Disable Application Profiler

  1. In your cloud environment (such as GDP or AWS), change the PD_JOBHISTORY_MONITOR_ENABLED setting in the Pepperdata configuration.

    1. From the environment’s cluster configuration folder (in the cloud), download the Pepperdata configuration file, /etc/pepperdata/pepperdata-config.sh, to a location where you can edit it.

    2. Open the file for editing, find the PD_JOBHISTORY_MONITOR_ENABLED property, and change its value to 0.

      export PD_JOBHISTORY_MONITOR_ENABLED=0
      
    3. Save your changes and close the file.

    4. Upload the revised file to overwrite the original pepperdata-config.sh file.

    If there are no already-running hosts with Pepperdata, you are done with this procedure. Do not perform the remaining steps.
  2. Open a command shell (terminal session) and log in to any already-running host as a user with sudo privileges.

  3. From the command line, copy the Pepperdata bootstrap script that you extracted from the Pepperdata package from its local location to any location; in this procedure’s steps, we’ve copied it to /tmp.

    • For Amazon EMR clusters:

      aws s3 cp s3://<pd-bootstrap-script-from-install-packages> /tmp/bootstrap

    • For Google Dataproc clusters:

      sudo gsutil cp gs://<pd-bootstrap-script-from-install-packages> /tmp/bootstrap

  4. Load the revised configuration by running the Pepperdata bootstrap script.

    • For EMR clusters:

      • You can use the --long-options form of the --bucket, --upload-realm, and --is-running arguments as shown or their -short-option equivalents, -b, -u, and -r.

      • The --is-running (-r) option is required for bootstrapping an already-running host prior to Supervisor version 7.0.13.

      • Optionally, you can specify a proxy server for the AWS Command Line Interface (CLI) and Pepperdata-enabled cluster hosts.

        Include the --proxy-address argument when running the Pepperdata bootstrap script, specifying its value as a fully-qualified host address that uses https protocol.

      • If you’re using a non-default EMR API endpoint (by using the --endpoint-url argument), include the --emr-api-endpoint argument when running the Pepperdata bootstrap script.
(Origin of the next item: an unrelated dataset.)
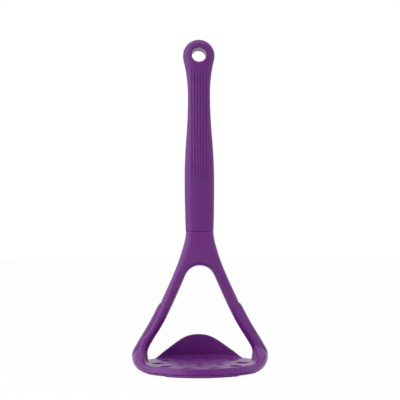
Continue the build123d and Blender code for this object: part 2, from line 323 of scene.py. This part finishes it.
def swell_profile(turn):
    """The radius and height of each point of the swell's section, at a turn from the leg."""
    out = math.cos(QUARTER_TURN * turn / SWELL_REACH) ** 2
    aside = RIM_RADIUS * abs(math.sin(turn))
    fall = min(max((aside - LEG_HALF_DEPTH) / (FLARE_END - LEG_HALF_DEPTH), 0.0), 1.0)
    top = RIM_CREST - RIM_EASE + FLARE_RISE * (1.0 - math.sqrt(1.0 - (1.0 - fall) ** 2))
    inner = RIM_INNER + RIM_EASE - FLARE_INWARD * (1.0 - fall) ** 2
    profile = [(RIM_INNER + RIM_EASE, RIM_FOOT)]
    for level in range(SWELL_LEVELS):
        z = RIM_FOOT + (top - RIM_FOOT) * level / (SWELL_LEVELS - 1)
        rim = RIM_RADIUS - RIM_SLOPE * min(z, RIM_CREST)
        edge = max(corner_edge(z), inner + FLARE_LEAST)
        profile.append((rim + out * (edge - rim), z))
    profile.append((inner, top))
    return profile


def rim_swell(side):
    """The band that carries a leg's foot round into the rim, as one closed ring sector."""
    verts, faces = [], []
    for row in range(SWELL_ROWS):
        turn = SWELL_REACH * (2.0 * row / (SWELL_ROWS - 1) - 1.0)
        for radius, z in swell_profile(turn):
            verts.append((side * radius * math.cos(turn), radius * math.sin(turn), z))
    size = SWELL_LEVELS + 2
    for row in range(SWELL_ROWS - 1):
        for spot in range(size):
            a, b = row * size + spot, row * size + (spot + 1) % size
            faces.append((a, b, b + size, a + size))
    faces.append(tuple(range(size)))
    faces.append(tuple(range((SWELL_ROWS - 1) * size, SWELL_ROWS * size)))
    mesh = bpy.data.meshes.new("rim_swell")
    mesh.from_pydata(verts, [], faces)
    work = bmesh.new()
    work.from_mesh(mesh)
    bmesh.ops.recalc_face_normals(work, faces=work.faces)
    work.to_mesh(mesh)
    work.free()
    return mesh


def soften_feet_and_legs(mesh):
    """Blends the feet into the rim, and smooths the legs along their length."""
    points = points_of(mesh)
    feet = ease(*FEET_FROM_X, np.abs(points[:, 0]))
    feet *= 1.0 - ease(*FEET_TO_Z, points[:, 2])
    feet *= 1.0 - ease(*FEET_TO_Y, np.abs(points[:, 1]))
    feet *= ease(*FEET_FROM_Z, points[:, 2])
    legs = ease(*LEGS_FROM_Z, points[:, 2])
    legs *= 1.0 - ease(*LEGS_TO_Z, points[:, 2])
    legs *= 1.0 - ease(*LEGS_TO_Y, np.abs(points[:, 1]))
    relax(mesh, FOOT_SOFT, np.maximum(feet, legs))
    relax(mesh, LEG_SOFT, legs)


def fuller_legs(mesh):
    """The points of the head with its legs filled out again along their normals."""
    points = points_of(mesh)
    normals = np.empty(len(points) * 3)
    mesh.vertices.foreach_get("normal", normals)
    fuller = ease(*FULL_FROM_Z, points[:, 2])
    fuller *= 1.0 - ease(*FULL_TO_Z, points[:, 2])
    points += LEG_FULLNESS * fuller[:, None] * normals.reshape(-1, 3)
    return points


def knee_shift(points):
    """Moves the lower legs a little outwards, by the bow the photographed legs have."""
    z = points[:, 2]
    bow = ease(KNEE - KNEE_SPAN, KNEE, z) * (1.0 - ease(KNEE, KNEE + KNEE_FADE * KNEE_SPAN, z))
    away = ease(*KNEE_FROM_X, np.abs(points[:, 0])) * np.sign(points[:, 0])
    points[:, 0] += KNEE_SHIFT * bow * away


def outline(points):
    """How far the head reaches outwards, and how near the middle it comes, at each point's height."""
    levels = np.arange(0.0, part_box("neck_yoke")[1][2], LEVEL)
    spot = np.clip((points[:, 2] / LEVEL).astype(int), 0, len(levels) - 1)
    outer = np.full(len(levels), LEAST)
    np.maximum.at(outer, spot, np.abs(points[:, 0]))
    inner = np.full(len(levels), FAR)
    slim = np.abs(points[:, 1]) < LEG_SLIM
    np.minimum.at(inner, spot[slim], np.abs(points[slim, 0]))
    middle = levels + 0.5 * LEVEL
    return np.interp(points[:, 2], middle, outer), np.interp(points[:, 2], middle, inner)


def crown_legs_and_neck(points):
    """Rounds the legs and the neck, so that they are thinner from front to back at their edges."""
    outer, inner = outline(points)
    across = (2.0 * np.abs(points[:, 0]) - outer - inner) / np.maximum(outer - inner, LEAST)
    crown = LEG_CROWN * ease(*CROWN_FROM_Z, points[:, 2])
    crown *= 1.0 - ease(*CROWN_TO_Z, points[:, 2])
    crown *= np.abs(points[:, 1]) < CROWN_TO_Y
    points[:, 1] *= 1.0 - crown * np.clip(across, -1.0, 1.0) ** 2
    across = points[:, 0] / outer
    crown = NECK_CROWN * ease(*NECK_FROM_Z, points[:, 2])
    points[:, 1] *= 1.0 - crown * across**2


def shape_back(points):
    """Sinks the crest of the rim towards the back, and turns the scoop wall inwards."""
    sink = ease(RIM_CREST - RIM_RISE, RIM_CREST, points[:, 2])
    sink *= 1.0 - ease(*SINK_TO_Z, points[:, 2])
    points[:, 2] -= BACK_SINK * sink * ease(*BACK_FROM_Y, points[:, 1])
    rise = np.maximum(points[:, 2] - RIM_CREST, 0.0) * (points[:, 1] > WALL_START)
    reach = np.maximum(np.hypot(points[:, 0], points[:, 1]), LEAST)
    points[:, :2] *= (1.0 - WALL_TURN * rise / reach)[:, None]


def make_head():
    """The hard moulding: forked neck, legs, pierced plate with its rim, and scoop wall."""
    nodes = ["neck_yoke", "left_leg", "right_leg", "mashing_plate", "scoop_wall"]
    swells = [rim_swell(-1), rim_swell(1)]
    head = copy_of("head_moulding", nodes, swells)
    for mesh in swells:
        bpy.data.meshes.remove(mesh)
    with_modifier(head, "REMESH", mode="VOXEL", voxel_size=HEAD_VOXEL)
    relax(head.data, FAIR)
    soften_feet_and_legs(head.data)
    points = fuller_legs(head.data)
    knee_shift(points)
    crown_legs_and_neck(points)
    shape_back(points)
    head.data.vertices.foreach_set("co", points.ravel())
    with_modifier(head, "DECIMATE", ratio=FACES_KEPT)
    dress(head, head_plastic, "head_plastic", *nodes)


def make_strip(name, node):
    """A soft strip down a leg: its outer face is crowned, so that it hugs the rounded leg."""
    strip = copy_of(name, [node])
    with_modifier(strip, "REMESH", mode="VOXEL", voxel_size=TRIM_VOXEL)
    relax(strip.data, SOFT)
    points = points_of(strip.data)
    low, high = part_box(node)
    across = points[:, 1] / (0.5 * (high[1] - low[1]))
    ends = 1.0 - ease(low[2], low[2] + STRIP_FADE, points[:, 2])
    ends += ease(high[2] - STRIP_FADE, high[2], points[:, 2])
    points[:, 0] -= np.sign(points[:, 0]) * (STRIP_CROWN * across**2 + STRIP_SINK * ends)
    knee_shift(points)
    strip.data.vertices.foreach_set("co", points.ravel())
    strip.data.update()
    dress(strip, soft_edge, "soft_edge", node)


def make_lip(name, node):
    """A soft lip under the rim with eased edges."""
    lip = copy_of(name, [node])
    with_modifier(lip, "REMESH", mode="VOXEL", voxel_size=TRIM_VOXEL)
    relax(lip.data, SOFT)
    dress(lip, soft_edge, "soft_edge", node)


def combined(tree, operation, first, second):
    """The result of a math node over two sockets."""
    node = tree.nodes.new("ShaderNodeMath")
    node.operation = operation
    tree.links.new(first, node.inputs[0])
    tree.links.new(second, node.inputs[1])
    return node.outputs[0]


def white_for_camera(tree, level, lit):
    """A value that is level for camera, glossy and transmission rays, and lit for all others."""
    path = tree.nodes.new("ShaderNodeLightPath")
    seen = combined(tree, "MAXIMUM", path.outputs["Is Camera Ray"], path.outputs["Is Glossy Ray"])
    seen = combined(tree, "MAXIMUM", seen, path.outputs["Is Transmission Ray"])
    ranged = tree.nodes.new("ShaderNodeMapRange")
    ranged.inputs["To Min"].default_value = lit
    ranged.inputs["To Max"].default_value = level
    tree.links.new(seen, ranged.inputs["Value"])
    return ranged.outputs["Result"]


def make_world():
    """A white surround that is darker high in front, for every ray but the camera's."""
    world = bpy.data.worlds.new("studio")
    bpy.context.scene.world = world
    world.use_nodes = True
    tree = world.node_tree
    tree.nodes.clear()
    out = tree.nodes.new("ShaderNodeOutputWorld")
    sky = tree.nodes.new("ShaderNodeBackground")
    sky.inputs["Color"].default_value = WHITE
    aim = tree.nodes.new("ShaderNodeTexCoord")
    facing = tree.nodes.new("ShaderNodeVectorMath")
    facing.operation = "DOT_PRODUCT"
    facing.inputs[1].default_value = DARK_SIDE
    tree.links.new(aim.outputs["Generated"], facing.inputs[0])
    shade = tree.nodes.new("ShaderNodeMapRange")
    shade.interpolation_type = "SMOOTHSTEP"
    shade.inputs["From Min"].default_value = DARK_EDGE
    shade.inputs["From Max"].default_value = DARK_CORE
    shade.inputs["To Min"].default_value = 1.0
    shade.inputs["To Max"].default_value = DARK_LEVEL
    tree.links.new(facing.outputs["Value"], shade.inputs["Value"])
    path = tree.nodes.new("ShaderNodeLightPath")
    kept = combined(tree, "MAXIMUM", path.outputs["Is Camera Ray"], shade.outputs["Result"])
    level = combined(tree, "MULTIPLY", white_for_camera(tree, SKY_SEEN, SKY_LIGHT), kept)
    tree.links.new(level, sky.inputs["Strength"])
    tree.links.new(sky.outputs["Background"], out.inputs["Surface"])


def make_floor():
    """White paper that looks almost as white as the surround, and lights nothing itself."""
    left, right = -FLOOR_HALF_WIDTH, FLOOR_HALF_WIDTH
    corners = [
        (left, FLOOR_FRONT, 0.0),
        (right, FLOOR_FRONT, 0.0),
        (right, FLOOR_BACK, 0.0),
        (left, FLOOR_BACK, 0.0),
    ]
    mesh = bpy.data.meshes.new("floor")
    mesh.from_pydata(corners, [], [(0, 1, 2, 3)])
    floor = bpy.data.objects.new("floor", mesh)
    floor.location.z = -FLOOR_DROP
    bpy.context.scene.collection.objects.link(floor)
    paper = bpy.data.materials.new("paper")
    paper.use_nodes = True
    tree = paper.node_tree
    tree.nodes.clear()
    out = tree.nodes.new("ShaderNodeOutputMaterial")
    matt = tree.nodes.new("ShaderNodeBsdfDiffuse")
    matt.inputs["Color"].default_value = PAPER_COLOR
    glow = tree.nodes.new("ShaderNodeEmission")
    glow.inputs["Color"].default_value = WHITE
    blend = tree.nodes.new("ShaderNodeMixShader")
    tree.links.new(white_for_camera(tree, PAPER_SEEN, PAPER_LIGHT), blend.inputs["Fac"])
    tree.links.new(matt.outputs["BSDF"], blend.inputs[1])
    tree.links.new(glow.outputs["Emission"], blend.inputs[2])
    tree.links.new(blend.outputs["Shader"], out.inputs["Surface"])
    mesh.materials.append(paper)


def soft_box(name, spot, aim, width, height, power):
    """A rectangular lamp at a spot that faces an aim point."""
    lamp = bpy.data.lights.new(name, "AREA")
    lamp.shape = "RECTANGLE"
    lamp.size = width
    lamp.size_y = height
    lamp.energy = power
    made = bpy.data.objects.new(name, lamp)
    made.location = spot
    made.rotation_mode = "QUATERNION"
    made.rotation_quaternion = (Vector(aim) - Vector(spot)).to_track_quat("-Z", "Y")
    bpy.context.scene.collection.objects.link(made)


def make_camera():
    """A long lens in front of the head, turned and tilted a little like the photograph's."""
    lens = bpy.data.cameras.new("lens")
    lens.lens = FOCAL_LENGTH
    lens.sensor_width = SENSOR_WIDTH
    lens.clip_start = CLIP_START
    lens.clip_end = CLIP_END
    camera = bpy.data.objects.new("lens", lens)
    camera.location = (
        CAMERA_DISTANCE * math.sin(CAMERA_TURN) + CAMERA_ASIDE * math.cos(CAMERA_TURN),
        -CAMERA_DISTANCE * math.cos(CAMERA_TURN) + CAMERA_ASIDE * math.sin(CAMERA_TURN),
        CAMERA_HEIGHT,
    )
    turn = Matrix.Rotation(CAMERA_TURN, 4, "Z")
    pitch = Matrix.Rotation(CAMERA_PITCH, 4, "X")
    roll = Matrix.Rotation(CAMERA_ROLL, 4, "Z")
    camera.rotation_mode = "QUATERNION"
    camera.rotation_quaternion = (turn @ pitch @ roll).to_quaternion()
    bpy.context.scene.collection.objects.link(camera)
    bpy.context.scene.camera = camera


# Materials
head_plastic = plastic(
    "head_plastic",
    base=(0.150, 0.0042, 0.210),
    roughness=0.34,
    grain_scale=1400.0,
    grain_bump=0.05,
    mottle=0.04,
)
soft_grip = plastic(
    "soft_grip",
    base=(0.134, 0.0052, 0.194),
    roughness=0.48,
    grain_scale=2600.0,
    grain_bump=0.18,
    mottle=0.05,
)
soft_edge = plastic(
    "soft_edge",
    base=(0.140, 0.0042, 0.198),
    roughness=0.40,
    grain_scale=2600.0,
    grain_bump=0.12,
    mottle=0.05,
)

# Pieces
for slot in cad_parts["handle_core"].material_slots:
    slot.material = head_plastic
make_grip()
make_head()
make_strip("left_strip", "left_edge_strip")
make_strip("right_strip", "right_edge_strip")
make_lip("front_foot_lip", "front_lip")
make_lip("rear_foot_lip", "rear_lip")

# Surround, floor, lamps and camera
make_world()
make_floor()
soft_box("side_left", spot=(-1.10, -0.35, 0.45), aim=(0.0, 0.0, 0.12), width=1.6, height=1.6, power=10.0)
soft_box("side_right", spot=(1.15, -0.30, 0.15), aim=(0.0, 0.0, 0.05), width=1.0, height=0.8, power=0.5)
soft_box("overhead", spot=(0.0, -0.25, 1.30), aim=(0.0, 0.0, 0.0), width=1.4, height=1.2, power=6.0)
make_camera()
bpy.context.scene.view_settings.view_transform = "Standard"

bpy.context.view_layer.update()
Its value must be a fully-qualified host address. (It can use http or https protocol.)

      • If you are using a script from an earlier Supervisor version that has the --cluster or -c arguments instead of the --upload-realm or -u arguments (which were introduced in Supervisor v6.5), respectively, you can continue using the script and its old arguments. They are backward compatible.

      • Optionally, you can override the default exponential backoff and jitter retry logic for the describe-cluster command that the Pepperdata bootstrapping uses to retrieve the cluster’s metadata.

        Specify either or both of the following options in the bootstrap’s Optional arguments. Be sure to substitute your values for the <my-retries> and <my-timeout> placeholders that are shown in the command.

        • max-retry-attempts—(default=10) Maximum number of retry attempts to make after the initial describe-cluster call.

        • max-timeout—(default=60) Maximum number of seconds to wait before the next retry call to describe-cluster. The actual wait time for a given retry is assigned as a random number, 1–calculated timeout (inclusive), which introduces the desired jitter.

    # For Supervisor versions before 7.0.13:
    sudo bash /tmp/bootstrap --bucket <bucket-name> --upload-realm <realm-name> --is-running [--proxy-address <proxy-url:proxy-port>] [--emr-api-endpoint <endpoint-url:endpoint-port>] [--max-retry-attempts <my-retries>] [--max-timeout <my-timeout>]
       
    # For Supervisor versions 7.0.13 and later:
    sudo bash /tmp/bootstrap --bucket <bucket-name> --upload-realm <realm-name> [--proxy-address <proxy-url:proxy-port>] [--emr-api-endpoint <endpoint-url:endpoint-port>] [--max-retry-attempts <my-retries>] [--max-timeout <my-timeout>]
    
    • For Dataproc clusters:

      sudo bash /tmp/bootstrap <bucket-name> <realm-name>

    The script finishes with a Pepperdata installation succeeded message.

  5. Repeat steps 2–4 on every already-running host in your cluster.